Par ailleurs, le gouvernement Charest présente le Plan Nord comme ayant reçu le soutien et l’approbation des Premières Nations, ce qui n’est pas le cas. La majorité des communautés n’ont pas été consultées et seules certaines communautés Cries et Innus ont pu s’exprimer sur le projet. Selon Andrée-Anne Vézina, coordonnatrice de l'Institut du développement durable des Premières Nations du Québec et du Labrador (IDDPNQL), « le processus de consultation est incomplet, plusieurs nations ont été laissées de côté, pourtant l’application du Plan Nord aura un impact majeur sur leurs droits et leur rapport au territoire ». Les Premières Nations doivent donner leur plein consentement à l’exploitation des ressources sur leurs terres ancestrales et être assurées d’en retirer des bénéfices nets à court et long terme.

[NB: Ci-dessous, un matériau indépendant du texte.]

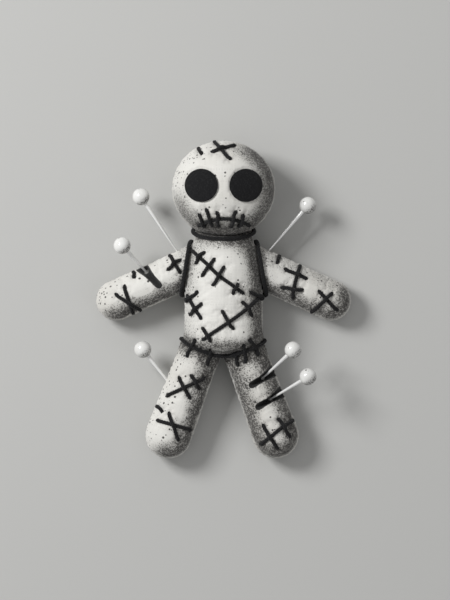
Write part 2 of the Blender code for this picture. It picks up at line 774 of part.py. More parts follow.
def sew_head(head):
    """Sew the mouth and the stitches of the forehead."""
    surface = [(surface_of(head), YARN_CLEAR)]
    stitch_group("mouth_stitching", HEAD_PLAN, arc_points((0.01, -0.61), 0.51, 0.15), [
        [(-0.47, -0.52), (-0.35, -0.77)],
        [(-0.34, -0.41), (-0.21, -0.78)],
        [(-0.12, -0.47), (-0.10, -0.80)],
        [(0.23, -0.45), (0.14, -0.80)],
        [(0.38, -0.53), (0.28, -0.79)],
    ], surface)
    stitch_group("forehead_cross", HEAD_PLAN, [(-0.19, 0.98), (0.13, 0.59)],
                 [[(-0.24, 0.75), (0.23, 0.89)]], surface)
    stitch_group("forehead_stitch", HEAD_PLAN, [(-0.49, 0.86), (-0.42, 0.69)], [], surface)


def sew_torso(parts, rings):
    """Sew the three long scars of the torso."""
    surface = [(surface_of(parts["torso"]), YARN_CLEAR)]
    others = [(closed_line(ring), CORD_APART) for ring in rings.values()]
    chest = [(-0.83, 0.10), (-0.37, 0.24), (-0.10, 0.33), (0.50, 0.475)]
    stitch_group("chest_scar", TORSO_PLAN, chest, [
        [(-0.48, 0.12), (-0.71, 0.23)],
        [(-0.23, 0.18), (-0.54, 0.33)],
        [(0.02, 0.25), (-0.27, 0.41)],
        [(0.38, 0.39), (0.20, 0.48)],
    ], surface, others)
    flank = [(-0.93, 0.49), (-0.86, 0.51), (-0.70, 0.61), (-0.55, 0.69)]
    stitch_group("side_scar", TORSO_PLAN, flank, [
        [(-0.63, 0.46), (-0.95, 0.55)],
        [(-0.53, 0.56), (-0.85, 0.66)],
    ], surface, others)
    belly = [(-0.55, 0.87), (0.12, 0.72), (0.56, 0.61), (0.93, 0.50)]
    stitch_group("belly_scar", TORSO_PLAN, belly, [
        [(-0.53, 0.76), (-0.32, 0.88)],
        [(-0.04, 0.62), (0.23, 0.78)],
        [(0.47, 0.54), (0.71, 0.67)],
        [(0.65, 0.46), (0.93, 0.525)],
    ], surface, others)


def sew_arms(parts, rings):
    """Sew the stitches of both arms."""
    for side in ARMS:
        ring = [(closed_line(rings["armhole_seam_" + side]), CORD_APART)]
        surface = [(surface_of(parts[name]), YARN_CLEAR) for name in ("arm_" + side, "torso")]
        plan = ARMS[side].plan
        if side == "left":
            stitch_group("shoulder_cross_left", plan, [(1.05, 0.43), (-0.09, 0.41)],
                         [[(0.30, 0.50), (0.50, 0.355)]], surface, ring)
            stitch_group("forearm_stitch_left", plan, [(1.01, 0.76), (0.60, 0.78)], [], surface, ring)
            stitch_group("hand_cross_left", plan, [(0.51, 0.89), (-0.95, 0.92)],
                         [[(0.29, 0.99), (-0.99, 0.84)]], surface, ring)
        else:
            stitch_group("shoulder_stitch_right", plan, [(1.05, 0.45), (0.53, 0.45)], [], surface, ring)
            scar = [(1.08, 0.64), (0.49, 0.65), (-0.18, 0.67), (-0.70, 0.70)]
            stitch_group("arm_scar_right", plan, scar, [
                [(0.46, 0.53), (0.45, 0.74)],
                [(-0.39, 0.57), (-0.11, 0.75)],
            ], surface, ring)
            stitch_group("hand_cross_right", plan, [(0.17, 0.87), (-0.34, 1.09)],
                         [[(0.35, 0.99), (-0.95, 0.89)]], surface, ring)


def sew_legs(parts):
    """Sew the stitches of both legs."""
    left = [(surface_of(parts["leg_left"]), YARN_CLEAR)]
    plan = LEGS["left"].plan
    thigh = [(0.67, 0.61), (0.06, 0.44), (-0.28, 0.35), (-0.59, 0.26)]
    stitch_group("thigh_scar_left", plan, thigh, [
        [(0.46, 0.36), (-0.31, 0.54)],
        [(0.01, 0.29), (-0.54, 0.41)],
    ], left)
    stitch_group("shin_stitch_left", plan, [(1.05, 0.73), (0.56, 0.78)], [], left)
    stitch_group("foot_cross_left", plan, [(0.69, 0.89), (-0.84, 0.86)],
                 [[(0.35, 0.76), (-0.46, 1.02)]], left)
    right = [(surface_of(parts["leg_right"]), YARN_CLEAR)]
    plan = LEGS["right"].plan
    foot = [(-0.76, 1.04), (-0.25, 1.00), (0.44, 0.94), (0.98, 0.91)]
    stitch_group("foot_scar_right", plan, foot, [
        [(-0.35, 0.84), (-0.13, 1.15)],
        [(0.34, 0.83), (0.52, 1.08)],
    ], right)


def main():
    """Build the doll from its stuffed parts outwards."""
    parts = stuffed_parts()
    for pin in PINS:
        make_pin(pin, parts)
    felt_eye("eye_left", parts["head"], -1)
    felt_eye("eye_right", parts["head"], 1)
    rings = sew_seams(parts)
    sew_head(parts["head"])
    sew_torso(parts, rings)
    sew_arms(parts, rings)
    sew_legs(parts)


main()
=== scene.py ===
"""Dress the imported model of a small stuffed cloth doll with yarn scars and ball-head pins.

The doll lies on its back. +X runs to the right of its front, +Y up to the head and +Z out
of its face. Left and right are those of someone looking at the front. Lengths are in metres.
"""

import logging
import math
from dataclasses import dataclass, field
from enum import Enum

import bmesh
import bpy
import numpy as np
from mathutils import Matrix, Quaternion, Vector, noise
from mathutils.bvhtree import BVHTree
from mathutils.kdtree import KDTree


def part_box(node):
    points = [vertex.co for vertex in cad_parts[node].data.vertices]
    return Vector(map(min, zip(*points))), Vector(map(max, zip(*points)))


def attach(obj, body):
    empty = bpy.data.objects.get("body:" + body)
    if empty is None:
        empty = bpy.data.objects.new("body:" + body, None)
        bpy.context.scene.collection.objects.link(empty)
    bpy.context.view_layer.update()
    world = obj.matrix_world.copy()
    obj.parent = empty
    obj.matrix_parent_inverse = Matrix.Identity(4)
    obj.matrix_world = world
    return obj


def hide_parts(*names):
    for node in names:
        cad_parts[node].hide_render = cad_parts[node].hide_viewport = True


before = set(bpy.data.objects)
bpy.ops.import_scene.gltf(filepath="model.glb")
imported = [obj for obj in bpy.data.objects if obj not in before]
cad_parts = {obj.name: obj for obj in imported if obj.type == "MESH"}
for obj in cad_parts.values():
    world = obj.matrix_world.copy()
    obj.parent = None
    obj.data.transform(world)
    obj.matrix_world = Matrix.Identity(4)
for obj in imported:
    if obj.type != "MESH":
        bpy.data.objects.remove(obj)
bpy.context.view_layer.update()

logging.basicConfig(level=logging.INFO, format="%(message)s")
LOG = logging.getLogger("doll")

MM = 0.001
UP = Vector((0, 0, 1))
SKY = 120 * MM

# Lengths that stand for none and for more than the doll has
TINY = 1e-9
POINT_LIKE = 1e-6
FAR = 1.0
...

L’atelier de la délégation québécoise de la société civile à Rio+20, avait pour objectif d’ouvrir un espace inclusif de discussion collaborative sur le Plan Nord et ses enjeux sociaux et environnementaux. Une centaine de personnes étaient présentes afin de définir les principes et les valeurs qui devraient être mise au cœur d’un projet de développement juste du Nord du Québec. Car pour l’ensemble des personnes présentes, le Plan actuel proposé par le gouvernement ne va pas dans la bonne direction, pour plusieurs raisons. L'intérêt privé ne doit pas conduire à l'élaboration de politiques publiques. Les industries extractives ne doivent pas avoir plus de pouvoirs que le gouvernement et la population, qui n’est d’ailleurs ni véritablement consultée, ni entendue. Le Plan Nord tombe dans le piège de la séparation de l'humain, de l'environnement et de l'économie, il conduit à la division entre les communautés et mise sur un mode de développement axés sur l’exploitation des ressources non renouvelables et fondé sur la croyance en la croissance économique infinie. Autant de principes qui vont à l’encontre d’un réel développement durable des peuples.

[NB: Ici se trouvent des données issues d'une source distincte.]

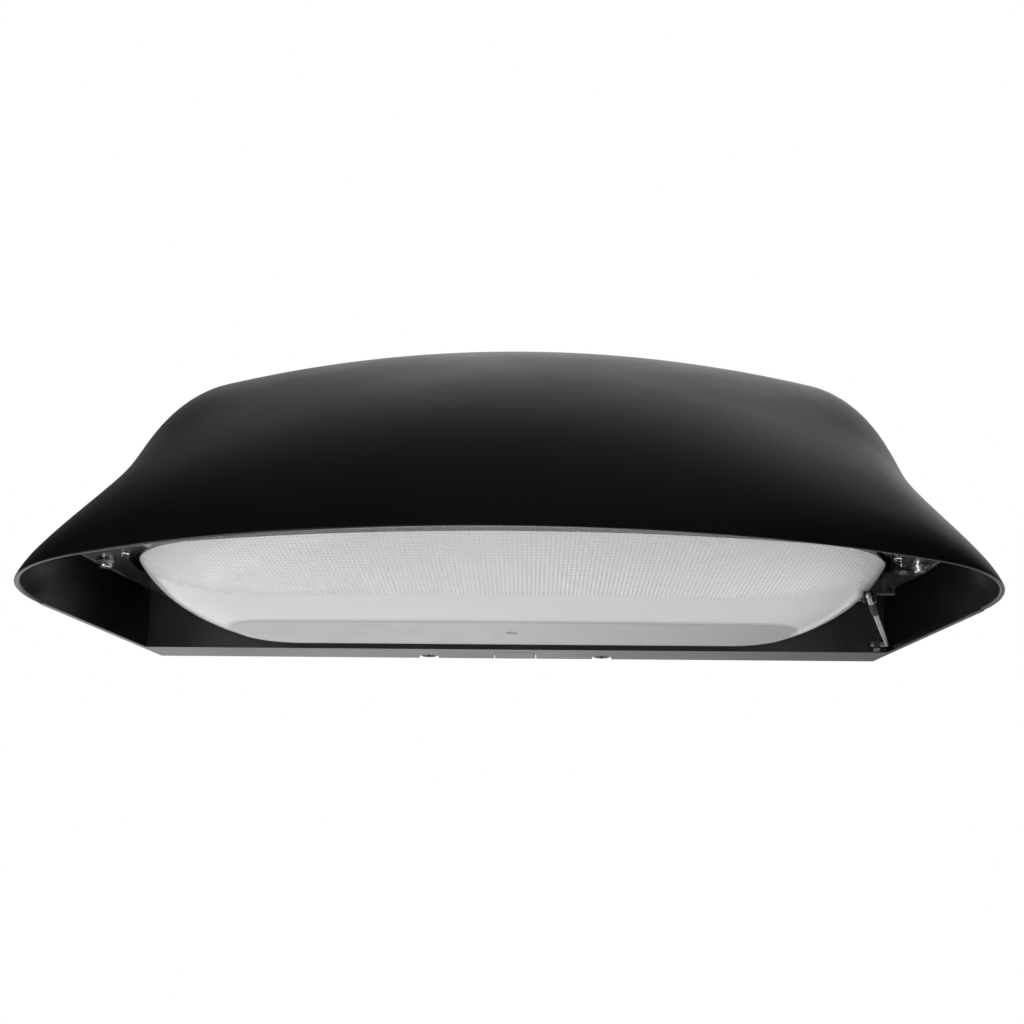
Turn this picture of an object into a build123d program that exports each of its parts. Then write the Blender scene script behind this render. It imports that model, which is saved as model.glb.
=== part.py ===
# Wall pack light: a black hood that hangs on a wall plate, with a clear prismatic lens below.
#
# Millimetres, +Z up, X across the wall, +Y into the wall, so the light faces -Y. The pieces are
# drawn with z = 0 at the hood's bottom rim and y given as a distance in front of the wall. At
# the end they move down, so that the origin is on the wall in the middle of the four fixings.
import os
from math import asin, cos, hypot, pi, radians, sin, sqrt, tan

from build123d import *

# ---- hood --------------------------------------------------------------------------------
REAR_GAP = 3.5           # wall to the hood's back edge
HOOD_DEPTH = 272.0       # wall to the middle of the front lip
HOOD_HEIGHT = 168.0      # rim to the top of the arch at the wall
HOOD_WALL = 2.5
HOOD_MARGIN = 5.0        # bowl's mouth to the hood's side at the wall
FLARE = 18.0             # degrees, how far the sides open towards the front at the rim
FLARE_FADE = 1.05        # how fast that flare dies away towards the wall
RIM_CORNER = 82.0        # plan radius of the two front tips
WALL_CORNER = 44.0       # radius of the two upper corners at the wall
LIP_RADIUS = 360.0       # plan radius of the front lip
ARCH_RADIUS = 680.0      # radius of the arch against the wall
PROFILE_POWER = 1.25     # 1 is a straight slope from lip to top, 2 is an ellipse
HOOD_SECTIONS = 9
HINGE_CORE = 4.0         # left out along the line where rim and wall meet
LUG_WIDTH = 12.0         # lugs inside the hood, behind which the back frame is screwed on
LUG_HEIGHT = 14.0
LUG_REACH = 12.0
SIDE_LUG_Z = 64.0
TOP_LUG_X = 95.0
POST_X = 88.0            # posts inside the hood's front that the tray is screwed to
POST_WIDTH = 16.0
POST_HEIGHT = 12.0
POST_DEPTH = 26.0

# ---- back frame --------------------------------------------------------------------------
STRIP_DEPTH = 22.0       # flat bottom face of the back frame, front to back
STRIP_THICK = 3.0
FRAME_WALL = 2.5
FRAME_GAP = 0.8          # bulkhead edge to the hood's inner face
BOX_HALF_WIDTH = 60.0    # wiring box on the bulkhead, open at its foot
BOX_HEADROOM = 11.0      # over the hole for the leads
KNOCKOUT_WIDTH = 21.0    # for 20 mm conduit
KNOCKOUT_REACH = 15.0
KNOCKOUT_GAP = 0.5
KNOCKOUT_TAB = 1.5       # small webs that hold the knock-out until it is pushed out

# ---- wall plate and hanger ---------------------------------------------------------------
PLATE_THICK = 2.5
PLATE_HALF_WIDTH = 65.0
PLATE_CORNER = 8.0
PLATE_LIFT = 6.5         # rim to the underside of the plate's bent tabs
TAB_WIDTH = 22.0
TAB_REACH = 15.0
WIRE_HOLE_R = 16.0
BOLT_SPACING_X = 80.0    # four wall fixings
BOLT_SPACING_Z = 90.0
BOLT_HOLE_R = 3.25
BOX_SCREW_SPACING = 88.9  # two holes for a junction box in the wall
BOX_SCREW_HOLE_R = 2.5
GASKET_THICK = 3.2
GASKET_WIDTH = 8.0
GASKET_GAP = 0.3         # gasket to the wiring box's edge
HANGER_X = 40.0
HANGER_Y = 9.0           # pin centre in front of the wall
HANGER_DROP = 11.0       # pin centre below the top of the arch
HANGER_PIN_R = 2.0
HANGER_PIN_HEAD_R = 3.0
HANGER_PIN_HEAD = 1.2
HANGER_CLEARANCE = 0.3
HOOK_WIDTH = 8.0
HOOK_SIDE_GAP = 1.0
HOOK_OVER_PIN = 3.8      # pin centre to the top of the hook
HOOK_REAR = 4.0          # pin centre to the hook's rear face
HOOK_FRONT = 5.0         # pin centre to the hook's front face
HOOK_TIP_DROP = 5.0      # how far the rear leg reaches below the pin centre
EAR_THICK = 2.5
EAR_REACH = 4.0          # ear past the pin centre
EAR_OVERLAP = 12.0       # ear on the plate
EAR_FOOT = 9.0           # top of the plate below the pin centre
LOCK_X = 45.0
LOCK_Y = 7.0
LOCK_R = 2.5
LOCK_HEAD_R = 4.2
LOCK_HEAD_H = 2.1
LOCK_HEAD_GAP = 0.45     # head to the face it clamps
LOCK_CLEARANCE = 0.35
LOCK_POCKET_GAP = 0.8
LOCK_BOSS_WALL = 3.0
LOCK_BOSS_GAP = 0.5      # boss to the plate's tab
GROUND_X = 42.0
GROUND_Z = 60.0
GROUND_R = 2.0
GROUND_HEAD_R = 4.2
GROUND_HEAD_H = 2.4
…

Le respect (de la terre mère, des droits humains, des cultures et des communautés du nord et du Québec dans son ensemble) est apparu comme une valeur fondamentale devant guider un tel projet. Ce qui suppose l’établissement d’un véritable dialogue, fondé sur le principe de transparence, qui donne lieu à la mise en œuvre d’une démocratie participative permettant à chacun de prendre part au processus de décision. Par ailleurs, un consensus s’est formé autour de la nécessité de construire ce projet de développement autour des principes de justice sociale, du développement local et communautaire ainsi que de l’équité entre les générations et les peuples.

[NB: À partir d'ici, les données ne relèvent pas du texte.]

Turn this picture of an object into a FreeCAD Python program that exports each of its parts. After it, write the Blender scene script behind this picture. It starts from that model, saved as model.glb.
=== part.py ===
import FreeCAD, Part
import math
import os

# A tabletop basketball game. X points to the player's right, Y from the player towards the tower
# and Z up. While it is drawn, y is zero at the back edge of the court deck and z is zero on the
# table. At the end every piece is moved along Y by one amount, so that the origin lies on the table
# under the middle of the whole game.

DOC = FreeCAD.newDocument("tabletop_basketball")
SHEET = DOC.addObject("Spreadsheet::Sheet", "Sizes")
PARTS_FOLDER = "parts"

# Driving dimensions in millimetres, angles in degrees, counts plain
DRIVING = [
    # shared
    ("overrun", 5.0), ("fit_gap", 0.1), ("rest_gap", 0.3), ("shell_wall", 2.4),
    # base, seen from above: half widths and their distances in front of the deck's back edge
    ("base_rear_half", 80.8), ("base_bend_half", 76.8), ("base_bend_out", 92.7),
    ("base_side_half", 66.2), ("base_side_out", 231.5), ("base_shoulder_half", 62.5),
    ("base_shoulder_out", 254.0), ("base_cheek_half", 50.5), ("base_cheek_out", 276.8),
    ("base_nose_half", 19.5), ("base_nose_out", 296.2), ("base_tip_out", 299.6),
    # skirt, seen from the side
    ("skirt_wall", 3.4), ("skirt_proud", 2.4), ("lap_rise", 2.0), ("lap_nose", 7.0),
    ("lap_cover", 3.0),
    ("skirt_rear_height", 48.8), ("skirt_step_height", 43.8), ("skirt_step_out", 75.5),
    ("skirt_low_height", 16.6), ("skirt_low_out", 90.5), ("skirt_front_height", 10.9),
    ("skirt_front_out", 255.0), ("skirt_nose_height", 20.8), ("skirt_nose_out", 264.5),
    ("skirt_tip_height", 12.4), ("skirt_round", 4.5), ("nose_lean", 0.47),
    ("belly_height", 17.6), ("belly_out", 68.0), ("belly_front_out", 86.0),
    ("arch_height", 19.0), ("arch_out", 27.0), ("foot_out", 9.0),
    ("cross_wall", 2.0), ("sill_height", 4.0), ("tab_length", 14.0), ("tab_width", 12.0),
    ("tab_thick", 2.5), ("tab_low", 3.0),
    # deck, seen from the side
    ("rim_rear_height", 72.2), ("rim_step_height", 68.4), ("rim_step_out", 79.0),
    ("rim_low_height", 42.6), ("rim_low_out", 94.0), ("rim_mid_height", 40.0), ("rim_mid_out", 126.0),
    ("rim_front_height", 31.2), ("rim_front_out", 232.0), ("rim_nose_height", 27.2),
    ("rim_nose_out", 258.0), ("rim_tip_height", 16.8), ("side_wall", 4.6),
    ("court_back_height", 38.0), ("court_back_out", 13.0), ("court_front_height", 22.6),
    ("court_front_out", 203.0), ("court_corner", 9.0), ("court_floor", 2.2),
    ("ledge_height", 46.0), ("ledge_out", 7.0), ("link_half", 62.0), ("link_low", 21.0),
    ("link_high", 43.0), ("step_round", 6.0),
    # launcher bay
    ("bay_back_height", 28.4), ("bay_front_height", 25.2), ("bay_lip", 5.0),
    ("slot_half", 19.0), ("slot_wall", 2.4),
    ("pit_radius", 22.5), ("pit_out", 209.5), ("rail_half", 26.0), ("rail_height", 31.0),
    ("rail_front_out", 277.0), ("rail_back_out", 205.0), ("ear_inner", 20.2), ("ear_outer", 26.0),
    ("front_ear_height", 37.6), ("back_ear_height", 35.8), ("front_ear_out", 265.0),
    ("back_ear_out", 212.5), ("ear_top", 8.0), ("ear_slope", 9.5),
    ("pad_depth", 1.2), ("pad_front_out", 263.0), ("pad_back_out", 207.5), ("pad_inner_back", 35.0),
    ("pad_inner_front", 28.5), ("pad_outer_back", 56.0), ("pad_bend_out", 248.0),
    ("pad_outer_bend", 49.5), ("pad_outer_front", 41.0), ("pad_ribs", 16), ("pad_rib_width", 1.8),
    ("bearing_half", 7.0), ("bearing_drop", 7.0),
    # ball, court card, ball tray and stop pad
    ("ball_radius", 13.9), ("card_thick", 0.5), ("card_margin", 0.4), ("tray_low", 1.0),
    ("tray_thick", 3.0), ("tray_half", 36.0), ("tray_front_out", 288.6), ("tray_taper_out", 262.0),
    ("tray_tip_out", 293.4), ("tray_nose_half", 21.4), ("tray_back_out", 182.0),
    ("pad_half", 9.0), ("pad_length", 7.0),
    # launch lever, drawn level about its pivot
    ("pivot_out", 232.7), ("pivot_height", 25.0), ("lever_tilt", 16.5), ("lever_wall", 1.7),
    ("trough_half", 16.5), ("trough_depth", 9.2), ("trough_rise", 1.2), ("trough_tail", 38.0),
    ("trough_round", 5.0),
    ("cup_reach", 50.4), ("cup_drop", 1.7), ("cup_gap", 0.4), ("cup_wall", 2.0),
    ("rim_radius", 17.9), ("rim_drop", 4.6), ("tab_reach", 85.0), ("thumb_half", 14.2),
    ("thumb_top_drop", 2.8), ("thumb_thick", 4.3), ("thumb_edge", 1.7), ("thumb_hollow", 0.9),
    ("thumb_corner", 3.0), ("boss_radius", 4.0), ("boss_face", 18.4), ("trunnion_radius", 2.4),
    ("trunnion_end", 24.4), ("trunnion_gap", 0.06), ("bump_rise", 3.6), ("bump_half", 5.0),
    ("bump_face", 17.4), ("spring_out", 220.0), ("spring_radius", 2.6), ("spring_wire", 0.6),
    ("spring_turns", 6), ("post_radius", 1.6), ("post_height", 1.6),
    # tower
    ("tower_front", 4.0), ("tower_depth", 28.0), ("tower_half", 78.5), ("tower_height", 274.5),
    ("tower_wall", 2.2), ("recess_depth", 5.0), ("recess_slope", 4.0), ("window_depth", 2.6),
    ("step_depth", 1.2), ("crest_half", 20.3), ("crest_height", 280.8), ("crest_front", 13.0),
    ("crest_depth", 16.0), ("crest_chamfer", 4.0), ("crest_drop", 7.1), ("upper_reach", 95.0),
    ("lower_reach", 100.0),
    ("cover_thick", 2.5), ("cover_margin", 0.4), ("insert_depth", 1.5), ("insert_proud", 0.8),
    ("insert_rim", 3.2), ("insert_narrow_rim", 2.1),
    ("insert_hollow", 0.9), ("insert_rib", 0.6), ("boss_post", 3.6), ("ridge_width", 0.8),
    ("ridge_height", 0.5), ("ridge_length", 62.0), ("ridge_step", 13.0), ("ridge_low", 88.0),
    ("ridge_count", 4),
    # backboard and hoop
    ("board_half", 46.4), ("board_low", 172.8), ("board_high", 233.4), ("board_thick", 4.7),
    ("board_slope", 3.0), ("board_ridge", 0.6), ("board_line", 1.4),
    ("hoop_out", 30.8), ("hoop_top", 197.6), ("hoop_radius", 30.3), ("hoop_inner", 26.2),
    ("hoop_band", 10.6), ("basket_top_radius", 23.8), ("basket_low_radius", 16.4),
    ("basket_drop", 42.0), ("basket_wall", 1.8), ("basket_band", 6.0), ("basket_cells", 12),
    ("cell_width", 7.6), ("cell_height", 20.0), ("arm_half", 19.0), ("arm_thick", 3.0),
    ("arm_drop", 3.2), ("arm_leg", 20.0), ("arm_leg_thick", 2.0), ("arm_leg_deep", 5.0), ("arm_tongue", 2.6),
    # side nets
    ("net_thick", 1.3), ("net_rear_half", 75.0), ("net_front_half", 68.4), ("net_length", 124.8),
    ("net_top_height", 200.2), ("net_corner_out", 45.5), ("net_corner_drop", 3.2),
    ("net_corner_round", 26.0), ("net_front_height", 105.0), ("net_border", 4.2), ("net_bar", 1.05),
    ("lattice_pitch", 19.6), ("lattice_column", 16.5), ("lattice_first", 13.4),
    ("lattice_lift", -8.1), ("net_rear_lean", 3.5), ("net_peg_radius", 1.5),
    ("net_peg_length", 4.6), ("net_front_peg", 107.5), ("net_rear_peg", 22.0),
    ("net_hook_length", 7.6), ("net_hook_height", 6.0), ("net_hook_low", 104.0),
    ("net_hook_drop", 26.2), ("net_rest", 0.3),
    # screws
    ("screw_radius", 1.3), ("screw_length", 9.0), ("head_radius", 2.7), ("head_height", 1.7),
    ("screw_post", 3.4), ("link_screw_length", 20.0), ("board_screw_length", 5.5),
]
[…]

Afin de mettre en œuvre ces principes, il est essentiel d’exiger dès maintenant un moratoire sur le plan actuel du gouvernement de manière à prendre le temps d’élaborer un véritable projet de développement juste fondé sur un partage équitable des richesses. Ce nouveau plan ne serait pas celui d’une seule génération, mais serait construit selon une approche multi-générationnelle qui prend en compte les besoins des communautés. Il générerait des emplois sur le long terme grâce à l’implantation locale d’usines de 2ème et de 3ème transformation des ressources brutes extraites du sous-sol. Ce projet de société serait élaboré et mis en œuvre de manière inclusive, participative et solidaire. La gouvernance participative et le principe de subsidiarité constituent les valeurs fondamentales qui doivent guider le processus de mise en valeur du territoire et des ses ressources. Afin de garantir l’intégrité d’un tel processus, il convient de créer une Commission de vérification de l'éthique des acteurs impliqués dans l’extraction, ainsi que deux commissions représentatives (portant sur les générations et la nature). Un tel projet devrait mettre de l’avant en priorité un renforcement des capacités des individus et des collectivités, une éducation au territoire et aux Premières Nations, ainsi qu’une réelle coopération entre les collectivités.